Sunday, August 20, 2006

Chuck Eberly Reviews New Fraternity Novel

Another trite fraternity bashing, August 20, 2006
The Worthy: A Ghost's Story by Will ClarkeEdition

Will Clarke's story of a physhopathic murderer, and the ghost of the pledge he killed, is a quick light read. If fraternity life at LSU is as sotten as Will describes, and I am led to think the entire campus has an alcohol problem, not just the fraternity system, one wonders if there is anything at LSU remotely associated with the higher learning. This is another of a long list of fraternity-related novels that employs the base and the banal as if fraternity life were centered on debauchery, and fraternity men were involved only with pubic education. Rather than using an overworn theme of hazing, drunken parties, and anti-intellectualism, what would be refreshing is a novel about fraternity life that centered not on the descent into debauchery, but on the rise from it. So much of fraternity fiction centers on excess (Animal House, etc.) that "The Worthy" contains little that is "new" except for several plot twists.
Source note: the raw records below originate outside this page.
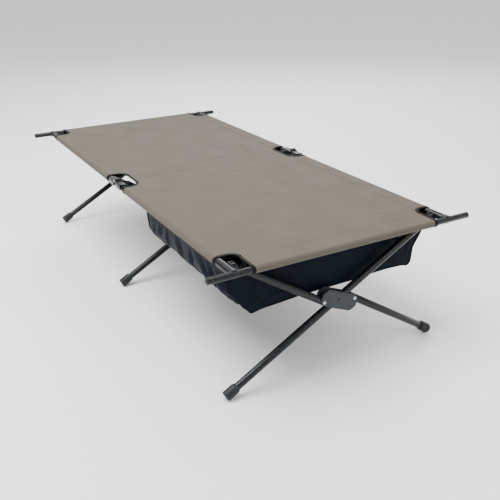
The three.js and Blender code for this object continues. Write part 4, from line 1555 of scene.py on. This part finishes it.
@dataclass
class StorageTray:
    """The cloth tray slung between the rails under the near half."""

    cloth: float = 0.9 * MM
    top_inset: float = 5.0 * MM
    knee_inset: float = 13.0 * MM
    knee_drop: float = 74.0 * MM
    bottom_inset: float = 97.0 * MM
    floor_rise: float = 4.0 * MM
    corner_droop: float = 11.0 * MM
    droop_reach: float = 28.0 * MM
    drawn_corner: tuple[float, float] = (82.0 * MM, 16.0 * MM)
    drawn_knee: tuple[float, float] = (68.0 * MM, 75.0 * MM)
    columns: int = 128
    rows: int = 72
    keep: float = 0.156
    wall_height: float = 185.0 * MM
    calm_reach: float = 190.0 * MM
    near_fan: CornerFan = CornerFan(8.0 * MM, 19.0, 0.4, 1.3, 7.0, 210.0 * MM, 70.0 * MM)
    far_fan: CornerFan = CornerFan(5.0 * MM, 19.0, 1.1, 1.3, 7.0, 210.0 * MM, 70.0 * MM)
    wall_fan: CornerFan = CornerFan(1.1, 15.0, 0.0, 1.2, 5.0, 170.0 * MM, 60.0 * MM)

    def __post_init__(self) -> None:
        """Take the tray's space from the frame."""
        self.low, self.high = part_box("storage_tray")
        self.rail_y = self.high.y

    def section(self, drawn: float) -> Grid:
        """The tray's outline across the bed, (across, up), from the left rail to the right one.

        Args:
            drawn: how far the right side is drawn in under the bed, from 0 to 1.
        """
        top = self.high.z - 0.5 * MM
        floor = self.low.z + self.floor_rise
        left = np.array([
            (-self.rail_y + self.top_inset, top),
            (-self.rail_y + self.knee_inset, top - self.knee_drop),
            (-self.rail_y + self.bottom_inset, floor),
        ])
        loose = left[::-1] * np.array([-1.0, 1.0])
        pulled = np.array([
            (self.rail_y - self.drawn_corner[0], floor + self.drawn_corner[1]),
            (self.rail_y - self.drawn_knee[0], floor + self.drawn_knee[1]),
            loose[2],
        ])
        line = even(np.concatenate([left, (1.0 - drawn) * loose + drawn * pulled]), 2.0 * MM)
        for _ in range(5):
            line[1:-1] = 0.25 * line[:-2] + 0.5 * line[1:-1] + 0.25 * line[2:]
        return spaced(line, self.columns)

    def body_grid(self) -> tuple[Grid, Grid]:
        """The sides and floor of the tray.

        Returns:
            The places and where they lie on the flat cloth.
        """
        stations = np.linspace(self.low.x + 1 * MM, self.high.x - 1 * MM, self.rows)
        drawn = eased(stations, self.high.x - 0.26, self.high.x - 0.01)
        sections = np.stack([self.section(float(share)) for share in drawn])
        travel = travelled(sections[0])
        tangent = unit(np.gradient(sections, axis=1))
        outward = np.stack([tangent[..., 1], -tangent[..., 0]], axis=-1)
        x = np.repeat(stations[:, None], self.columns + 1, axis=1)
        line = sections + outward * self.folds(x, travel)[..., None]
        line[..., 1] -= self.droop(x, line[..., 0])
        places = np.concatenate([x[..., None], line], axis=-1)
        cloth = np.stack([np.repeat(travel[None, :], len(stations), axis=0), x], axis=-1)
        return places, cloth

    def droop(self, x: Grid, across: Grid) -> Grid:
        """How much lower the cloth hangs: most at the bottom corners of the two ends."""
        edge = self.rail_y - self.bottom_inset + 4 * MM
        middle, half = (self.low.x + self.high.x) / 2, (self.high.x - self.low.x) / 2
        ends = 0.35 + 0.65 * np.abs((x - middle) / half) ** 3
        return self.corner_droop * ends * np.exp(-np.abs(np.abs(across) - edge) / self.droop_reach)

    def folds(self, x: Grid, travel: Grid) -> Grid:
        """Outward push of the cloth: slanting gathers and corner fans on the sides, and a soft floor."""
        total = travel[-1]
        down = np.minimum(travel, total - travel)[None, :]
        wall = 1.0 - eased(down, 0.16, 0.21)
        below_hem = eased(down, 0.0, 0.05)
        slant = x * 52.0 - down * 24.0 + 3.4 * np.sin(x * 11.0 + 0.7) + 1.2 * np.sin(x * 29.0 + down * 8.0)
        gathers = 2.6 * MM * (np.sin(slant) + 0.55 * np.sin(1.83 * slant + 9.0 * down + 1.1))
        fans = np.zeros_like(x)
        up = np.maximum(self.wall_height - down, 0.0)
        for end, fan in ((self.high.x, self.near_fan), (self.low.x, self.far_fan)):
            away = np.abs(x - end)
            fans = fans + fan.height(away, up)
            gathers = gathers * (1.0 - 0.8 * np.exp(-((np.hypot(up, away) / self.calm_reach) ** 2)))
        belly = 6.0 * MM * np.sin(np.pi * np.clip(down / 0.19, 0.0, 1.0))
        soft = 2.2 * MM * np.sin(x * 27.0 + 1.0) * np.sin(travel[None, :] * 19.0) * eased(down, 0.21, 0.30)
        return wall * below_hem * (gathers + fans + belly) + soft

    def end_grid(self, row: Grid, belly: float) -> tuple[Grid, Grid]:
        """An end wall, filled in between the four sides of one end of the body.

        Args:
            row: the body's places along that end, from the left rail to the right one.
            belly: how far the wall swells outwards, signed along the bed.

        Returns:
            The places and where they lie on the flat cloth.
        """
        corner = int(np.argmin(np.abs(row[:, 1] + self.rail_y - self.bottom_inset + 2 * MM)))
        left, right = row[:corner + 1], row[::-1][:corner + 1]
        bottom = row[corner:len(row) - corner]
        top = np.linspace(row[0], row[-1], len(bottom))
        down = np.linspace(0.0, 1.0, len(left))[:, None, None]
        over = np.linspace(0.0, 1.0, len(bottom))[None, :, None]
        places = (1 - down) * top[None] + down * bottom[None]
        places = places + (1 - over) * left[:, None] + over * right[:, None]
        places -= (1 - down) * ((1 - over) * top[0] + over * top[-1])
        places -= down * ((1 - over) * bottom[0] + over * bottom[-1])
        swell = np.sin(np.pi * down[..., 0]) ** 0.8 * np.sin(np.pi * over[..., 0]) ** 0.5
        ripple = 0.22 * np.sin(places[..., 1] * 41.0 + down[..., 0] * 2.0 + np.sin(places[..., 1] * 9.0))
        fans = sum(
            self.wall_fan.height(np.abs(places[..., 1] - end[1]), np.maximum(places[..., 2] - end[2], 0.0))
            for end in (bottom[0], bottom[-1])
        )
        places[..., 0] += belly * (swell * (1.0 + ripple) + fans * np.sqrt(swell))
        return places, places[..., 1:].copy()

    def dress(self, wardrobe: Wardrobe) -> None:
        """Build every piece of the tray and hand it over."""
        body = frame_body(Half.NEAR, Side.LEFT)
        places, cloth = self.body_grid()
        trough = cloth_piece("tray_trough", places, cloth, self.cloth, -AXIS_Y)
        wardrobe.dress(trough, TRAY_CLOTH, body, "storage_tray")
        walls, trim = [], []
        for title, index, belly in (("near", -1, 4.0 * MM), ("far", 0, -4.0 * MM)):
            grid, flat = self.end_grid(places[index], belly)
            outward = AXIS_X if title == "near" else -AXIS_X
            wall = cloth_piece(f"tray_{title}_wall", grid, flat, self.cloth, outward, False)
            wardrobe.dress(wall, TRAY_CLOTH, body)
            walls.append(wall)
            piping = self.piping(f"tray_{title}_piping", places[index])
            wardrobe.dress(piping, BLACK_TAPE, body)
            trim.append(piping)
        hems = []
        for title, column in (("left", 0), ("right", -1)):
            hem = self.hem(f"tray_{title}_hem", places[:, column])
            wardrobe.dress(hem, BLACK_TAPE, body)
            hems.append(hem)
        for piece in (trough, *walls, *trim, *hems):
            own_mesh(piece)
        outline = places[0, :, 1:]
        flat = (float(np.ptp(outline[:, 0])), float(np.ptp(outline[:, 1])))

    def piping(self, name: str, row: Grid) -> Piece:
        """The bound seam round one end of the tray."""
        line = even(row, 6.0 * MM)
        tangent = unit(np.gradient(line, axis=0))
        sideways = np.tile([1.0, 0.0, 0.0], (len(line), 1))
        normal = unit(np.cross(sideways, tangent))
        turns = np.linspace(0.0, 2 * math.pi, 9)[:-1]
        outline = [(2.2 * MM * math.cos(turn), 2.2 * MM * math.sin(turn)) for turn in turns]
        return swept_band(name, line, sideways, normal, outline)

    def hem(self, name: str, line: Grid) -> Piece:
        """The taped hem along one rail."""
        deep, thick, corner = 15 * MM, 1.3 * MM, 0.6 * MM
        sideways = np.tile([0.0, 0.0, -1.0], (len(line), 1))
        normal = np.tile([0.0, 1.0, 0.0], (len(line), 1))
        upper = [(0.0, thick), (deep - 1 * MM, thick), (deep, corner)]
        lower = [(deep, -corner), (deep - 1 * MM, -thick)]
        return swept_band(name, line, sideways, normal, [(0.0, -thick), *upper, *lower])


# ---- studio -----------------------------------------------------------------------------
@dataclass
class Studio:
    """A plain pale floor, soft lights and the camera."""

    eye: tuple[float, float, float] = (2.4888, -1.2127, 1.2888)
    heading: float = math.radians(150.77)
    dip: float = math.radians(-23.63)
    roll: float = math.radians(-0.96)
    lens: float = 50.0
    sensor: float = 36.0

    def build(self) -> None:
        """Make the whole studio."""
        self.build_floor()
        self.build_lights()
        self.build_camera()

    def build_floor(self) -> None:
        """A wide pale floor."""
        let_go()
        bpy.ops.mesh.primitive_plane_add(size=60.0, location=(0, 0, 0))
        floor = named("studio_floor")
        material, _, shader = new_material("Pale floor")
        shader.inputs["Base Color"].default_value = (0.96, 0.96, 0.96, 1.0)
        shader.inputs["Roughness"].default_value = 0.9
        shader.inputs["Specular IOR Level"].default_value = 0.1
        floor.data.materials.append(material)

    def build_lights(self) -> None:
        """A bright surround, a large soft key from above and a low fill."""
        world = bpy.data.worlds.new("studio")
        world.use_nodes = True
        background = world.node_tree.nodes["Background"]
        background.inputs["Color"].default_value = (1.0, 1.0, 1.0, 1.0)
        background.inputs["Strength"].default_value = 1.0
        bpy.context.scene.world = world
        lamps = (
            ("key", (0.2, -1.6, 4.2), 3.0, 330.0),
            ("back", (-3.2, 2.4, 3.4), 2.6, 150.0),
            ("fill", (3.8, 1.2, 2.2), 1.6, 30.0),
        )
        for title, place, size, power in lamps:
            lamp = bpy.data.lights.new(title, "AREA")
            lamp.shape = "SQUARE"
            lamp.size = size
            lamp.energy = power
            holder = bpy.data.objects.new(title, lamp)
            bpy.context.scene.collection.objects.link(holder)
            holder.location = place
            holder.rotation_euler = (Vector((0, 0, 0.3)) - Vector(place)).to_track_quat("-Z", "Y").to_euler()

    def build_camera(self) -> None:
        """The camera, looking down the cot from beyond its near left corner."""
        level = math.cos(self.dip)
        gaze = Vector((level * math.cos(self.heading), level * math.sin(self.heading), math.sin(self.dip)))
        flat_right = gaze.cross(AXIS_Z).normalized()
        flat_up = flat_right.cross(gaze)
        right = math.cos(self.roll) * flat_right + math.sin(self.roll) * flat_up
        up = -math.sin(self.roll) * flat_right + math.cos(self.roll) * flat_up
        data = bpy.data.cameras.new("camera")
        data.lens = self.lens
        data.sensor_width = self.sensor
        camera = bpy.data.objects.new("camera", data)
        bpy.context.scene.collection.objects.link(camera)
        turn = Matrix((right, up, -gaze)).transposed().to_4x4()
        camera.matrix_world = Matrix.Translation(self.eye) @ turn
        bpy.context.scene.camera = camera


def main() -> None:
    """Build the studio and every sub-assembly in turn."""
    logging.basicConfig(level=logging.INFO, format="%(name)s: %(message)s")
    Studio().build()
    wardrobe = Wardrobe()
    SideRails().dress(wardrobe)
    EndBars().dress(wardrobe)
    pairs = [LegPair(pair) for pair in Pair]
    stock = LegStock(pairs[0])
    for pair in pairs:
        pair.dress(wardrobe, stock)
    stock.clear()
    BedFabric().dress(wardrobe)
    StorageTray().dress(wardrobe)
    let_go()


if __name__ == "__main__":
    main()
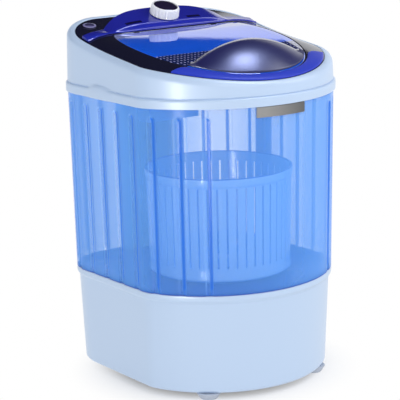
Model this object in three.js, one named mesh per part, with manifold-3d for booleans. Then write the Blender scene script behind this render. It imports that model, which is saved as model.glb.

Still, one has to wonder at the shallowness of the characters, particularly when the unsuspecting country boy (lower class) is used to recreate the "hero" of the novel with the campus's most beautiful and attractive (but also lower class) coed. Clarke keeps the Southern Class System intact, sadly. I know fraternity men who have endured hazing almost as egregious as that described in the book, and one has shared his story with me in detail. The difference is that as a pledge and then as a young member, he confronted his fraternity brothers and took specific action to change the nature of the fraternity. Today his fraternity is a far better organization, and he became a respected campus leader known for his moral strength. In my humble opinion, Will Clarke took the easy route in creating a novel incorporating the stereotypical worst of fraternity life. What would be truly challenging, and refreshing, is a novel about fraternity life that lifts up the idealism of the organizations, honors the Ritual, and leaves the principal characters at a better, higher stage of life than they were at the beginning. In my 40-plus years of experience with fraternities, the majority of members do rise to the challenge and become better men. Clarke's ability to create dark humor could just as well be used to create joyful hilarity.